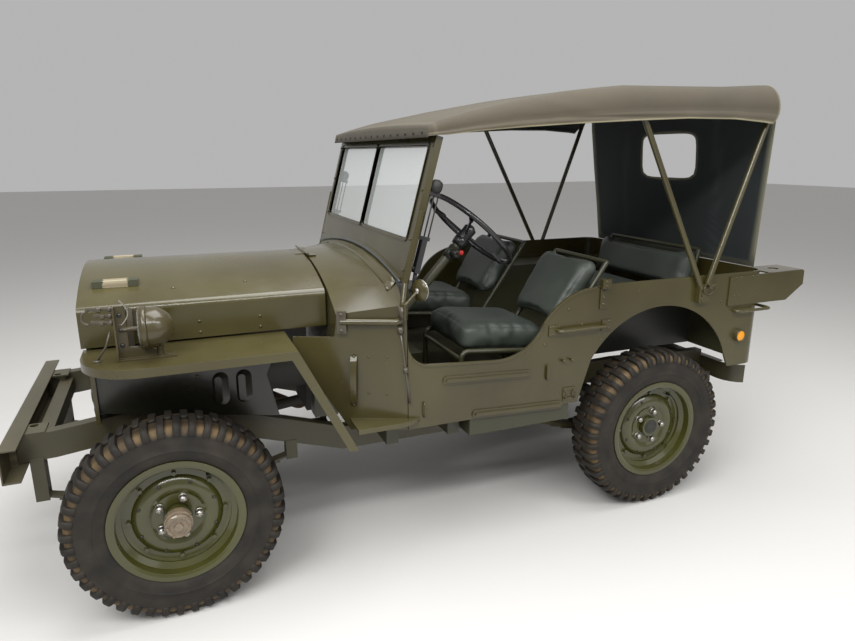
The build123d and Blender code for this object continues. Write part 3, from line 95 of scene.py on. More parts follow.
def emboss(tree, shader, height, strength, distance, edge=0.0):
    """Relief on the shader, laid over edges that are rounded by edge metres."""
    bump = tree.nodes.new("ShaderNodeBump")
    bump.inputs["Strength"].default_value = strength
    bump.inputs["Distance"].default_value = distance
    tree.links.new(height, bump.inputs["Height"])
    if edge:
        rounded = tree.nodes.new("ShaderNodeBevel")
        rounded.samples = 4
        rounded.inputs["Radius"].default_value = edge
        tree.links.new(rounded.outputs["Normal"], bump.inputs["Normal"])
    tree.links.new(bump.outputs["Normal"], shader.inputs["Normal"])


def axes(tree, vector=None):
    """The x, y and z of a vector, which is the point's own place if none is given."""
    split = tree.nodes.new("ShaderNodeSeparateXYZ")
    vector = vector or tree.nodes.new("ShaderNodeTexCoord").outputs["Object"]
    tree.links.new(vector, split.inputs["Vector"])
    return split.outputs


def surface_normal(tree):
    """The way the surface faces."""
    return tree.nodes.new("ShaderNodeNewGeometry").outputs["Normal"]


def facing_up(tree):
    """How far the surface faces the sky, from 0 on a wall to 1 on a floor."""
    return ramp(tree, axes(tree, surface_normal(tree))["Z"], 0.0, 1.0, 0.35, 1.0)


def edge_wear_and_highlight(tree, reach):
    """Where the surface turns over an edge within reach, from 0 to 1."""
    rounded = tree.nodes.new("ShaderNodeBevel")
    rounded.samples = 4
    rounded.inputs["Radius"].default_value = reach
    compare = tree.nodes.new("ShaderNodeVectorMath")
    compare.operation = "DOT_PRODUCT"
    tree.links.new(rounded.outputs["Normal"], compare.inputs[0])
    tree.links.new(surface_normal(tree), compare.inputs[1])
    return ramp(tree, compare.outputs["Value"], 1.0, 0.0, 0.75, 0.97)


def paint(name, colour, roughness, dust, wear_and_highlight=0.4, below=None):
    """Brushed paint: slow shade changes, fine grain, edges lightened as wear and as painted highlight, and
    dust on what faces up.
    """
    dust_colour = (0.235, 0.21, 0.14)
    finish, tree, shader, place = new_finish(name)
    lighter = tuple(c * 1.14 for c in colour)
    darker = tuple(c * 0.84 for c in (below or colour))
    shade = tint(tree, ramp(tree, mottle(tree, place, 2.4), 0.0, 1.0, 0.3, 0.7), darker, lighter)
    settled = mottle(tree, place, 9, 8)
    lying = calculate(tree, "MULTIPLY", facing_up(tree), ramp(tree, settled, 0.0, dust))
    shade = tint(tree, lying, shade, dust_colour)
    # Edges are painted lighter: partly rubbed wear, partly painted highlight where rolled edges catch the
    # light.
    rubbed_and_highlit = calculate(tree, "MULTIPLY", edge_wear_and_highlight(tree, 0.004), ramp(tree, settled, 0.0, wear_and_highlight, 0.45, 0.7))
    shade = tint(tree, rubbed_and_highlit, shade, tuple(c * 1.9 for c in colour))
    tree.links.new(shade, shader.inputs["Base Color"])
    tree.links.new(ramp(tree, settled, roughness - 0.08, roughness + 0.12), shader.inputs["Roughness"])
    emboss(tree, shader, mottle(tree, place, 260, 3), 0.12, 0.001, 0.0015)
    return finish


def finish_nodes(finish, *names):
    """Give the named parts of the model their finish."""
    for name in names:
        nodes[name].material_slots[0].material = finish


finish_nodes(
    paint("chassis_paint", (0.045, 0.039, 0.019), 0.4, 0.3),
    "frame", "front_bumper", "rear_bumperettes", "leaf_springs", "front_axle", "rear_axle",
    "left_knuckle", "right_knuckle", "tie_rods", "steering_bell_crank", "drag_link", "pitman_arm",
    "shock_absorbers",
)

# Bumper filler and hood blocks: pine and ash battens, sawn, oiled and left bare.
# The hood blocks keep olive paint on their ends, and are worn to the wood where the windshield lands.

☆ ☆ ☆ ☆

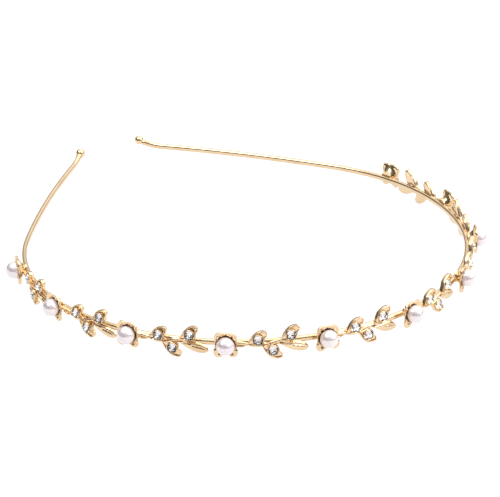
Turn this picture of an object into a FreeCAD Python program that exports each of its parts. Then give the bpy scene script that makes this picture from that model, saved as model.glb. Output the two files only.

☆ ☆ ☆ ☆

→ Exercise
Write out again only the lines from the line containing "The build123d and" through the line containing "1.0, 0.35, 1.0)", both included, exactly as they are.

→ Written solution
The build123d and Blender code for this object continues. Write part 3, from line 95 of scene.py on. More parts follow.
def emboss(tree, shader, height, strength, distance, edge=0.0):
    """Relief on the shader, laid over edges that are rounded by edge metres."""
    bump = tree.nodes.new("ShaderNodeBump")
    bump.inputs["Strength"].default_value = strength
    bump.inputs["Distance"].default_value = distance
    tree.links.new(height, bump.inputs["Height"])
    if edge:
        rounded = tree.nodes.new("ShaderNodeBevel")
        rounded.samples = 4
        rounded.inputs["Radius"].default_value = edge
        tree.links.new(rounded.outputs["Normal"], bump.inputs["Normal"])
    tree.links.new(bump.outputs["Normal"], shader.inputs["Normal"])


def axes(tree, vector=None):
    """The x, y and z of a vector, which is the point's own place if none is given."""
    split = tree.nodes.new("ShaderNodeSeparateXYZ")
    vector = vector or tree.nodes.new("ShaderNodeTexCoord").outputs["Object"]
    tree.links.new(vector, split.inputs["Vector"])
    return split.outputs


def surface_normal(tree):
    """The way the surface faces."""
    return tree.nodes.new("ShaderNodeNewGeometry").outputs["Normal"]


def facing_up(tree):
    """How far the surface faces the sky, from 0 on a wall to 1 on a floor."""
    return ramp(tree, axes(tree, surface_normal(tree))["Z"], 0.0, 1.0, 0.35, 1.0)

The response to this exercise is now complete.